Corporate failure may occur due to various reasons, such as:

  • Poor or no corporate structure and governance;
  • Failure to conduct continuous risk assessment, inability to identify and assess risk and devising suitable and timely remedy;
  • Poor financing structure, resulting in high gearing, overtrading, over/ under capitalization and working capital problems;
  • Inability to innovate product and services offered for long periods;
  • Incapacity to respond to technological and scientific advancement;
  • Inability to enter into new markets or attract new market segments;
  • Poor management team and its lack of oversight, control and involvement in fraudulent activity;
  • Inability to attract and retain management and staff with certain level of skills and competence at key positions or its active turnover;
  • Major lawsuit, resulting in loss of reputation and compensations and penalties;
  • Adverse public and fiscal/ monetary policy by the government, such as enhanced tariffs, taxes, duties and reduced wage levels etc., affecting overall economic condition;
  • Overdependence on few suppliers, customers and related industries.

How to Identify a Destined Corporate Failure?

Corporate failure normally do not occur overnight, but various events either in isolation or in conjunction of each other, must be taking place for quite some time, which would indicate that the situation is worsening and must be managed before a collapse is inevitable:

  • Adverse public opinion and media coverage/ reporting;
  • Major court decision against the entity, resulting in probable outflow of profligate funds to settle the dispute;
  • Inability to reschedule and refinance borrowing limits and utilizing borrowing to its full capacity;
  • Low profitability/ piling up of losses, worsening gearing, investors and other financial ratios, which further indicate possible cash flow issues in future;
  • Failure to raise further long term finance and default on major covenants;
  • Early maturity and termination/ withdrawal of major long term investments;
  • A major product/ service line going out of the market with no readily available alternate;
  • Reduced market share in a competitive market;
  • Key personnel(s) leaving employment with entity frequently and inability to find suitable replacement;
  • Disputes and conflicts among board members/ corporate directors and between management team;
  • Failure or cessation of business of major supplier, customer or recession and sharp decline in demand for products of related industry;
  • Adverse opinion by independent internal and external auditors, highlighting fraudulent and deceitful affairs of business taking place and perpetual pattern of unwillingness by those charged with governance to address the situation.

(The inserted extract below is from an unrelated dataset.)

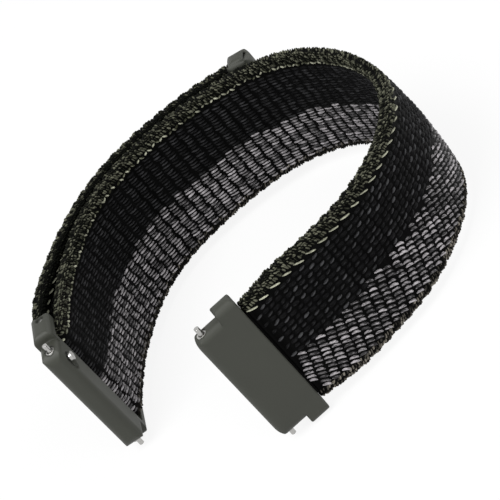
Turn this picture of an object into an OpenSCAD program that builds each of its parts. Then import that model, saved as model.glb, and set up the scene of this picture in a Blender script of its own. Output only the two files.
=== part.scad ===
// Nylon loop watch band for 22 mm lugs, closed and standing on its far edge.
// Plan view is XY, the strap's width runs along Z.

/* [Strap] */
// Width of the woven strap
strap_w = 21.4; // [20:0.1:21.6]
// Thickness of one layer of the strap
strap_t = 2.2; // [2:0.05:2.4]
// Depth of the face yarns on each side of the woven core
face_t = 0.3; // [0.2:0.05:0.4]
// Width of the bound edge on each side
edge_w = 1.6; // [1.2:0.1:2]
// Width of the accent yarn beside the near edge
accent_w = 0.8; // [0.5:0.1:1.2]
// Line between the black and the grey yarns, from the middle of the width towards the near edge
colour_line = -0.8; // [-3:0.1:3]
// Height of the accent yarn above the face
accent_proud = 0.1; // [0.05:0.05:0.2]
// Distance between the middles of the two layers where the strap is doubled
layer_pitch = 3.2; // [3.1:0.05:3.4]
// Length folded back over the outside, from the rod to the tab
foldback_len = 59.7; // [50:0.1:70]
// Length of the free end that peels open
peel_len = 25; // [22:1:30]
// Thickness of the strap squeezed round the slide rod
fold_t = 1.6; // [1.4:0.05:1.6]
// Thickness of the strap end clamped in the fixed adapter
clamp_t = 1.8; // [1.6:0.05:1.8]
// Length of strap end held inside the fixed adapter
clamp_len = 3.6; // [3:0.1:3.6]

/* [Shape of the loop] */
// Length of each of the eight bent stretches of the strap
stretch = 16.9; // [15:0.1:18]
// Bend of the stretch next to the fixed adapter, in degrees
turn_1 = 10; // [5:1:15]
// Bend of the second stretch
turn_2 = 37; // [32:1:42]
// Bend of the third stretch
turn_3 = 47; // [42:1:50]
// Bend of the fourth stretch
turn_4 = 25; // [20:1:30]
// Bend of the fifth stretch
turn_5 = 41; // [36:1:46]
// Bend of the sixth stretch
turn_6 = 24; // [20:1:28]
// Bend of the seventh stretch
turn_7 = 44; // [40:1:48]
// Bend of the stretch next to the slide adapter
turn_8 = 19; // [15:1:23]
// Straight run up to the slide rod
lead_len = 3.7; // [3:0.1:5]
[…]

How to Avoid Corporate Failure?

Most of the causes and indicators of any corporate failure can be managed beforehand, before a misfortune is certain:

  • Improved corporate structure and governance system through introduction of Audit committee, Finance committee and Risk committee having independent directors and  members from relevant educational and professional background;
  • Continuous risk assessment and devising suitable and timely remedy;
  • Financing structure as per the optimum need of the entity, which could reduce financial risk and improve profitability and financial ratios;
  • Suitable and timely measures to fix business risk;
  • Innovation in product design and services offered on timely and frequent basis to maintain and attain sustainable competitive advantage;
  • Timely and optimum response to technological and scientific advancements;
  • Product and market development strategies through product development and market development to enhance overall market share;
  • Acquisition and mergers with competitors to thwart them off from securing market share;
  • Hiring of active/ motivated management team with strong oversight, control and insight of business operations and its conduct;
  • Policy to hire and retain management and staff with certain level of skill and competence at key positions and their continuous technical and professional development;
  • Adherence to laws and regulation, to enhance reputation in public eye, improved media coverage and minimizing the risk of loss of reputation, litigation claims and penalties;
  • Reducing the overdependence on narrow line of suppliers, customers and related industries through vertical integration, either forward, backward or both, especially in a monopolized economy.

Takeaways from this Blog

Corporate failure may occur due to various factors, both internal and external either within or outside an entity’s control. However, whenever it occurs it is deemed to exert destructive impact on both local and international economic and social environments. Nevertheless, appropriate and timely identification and mitigation strategy could possibly fend off the catastrophe it may bring to us all living in this small world.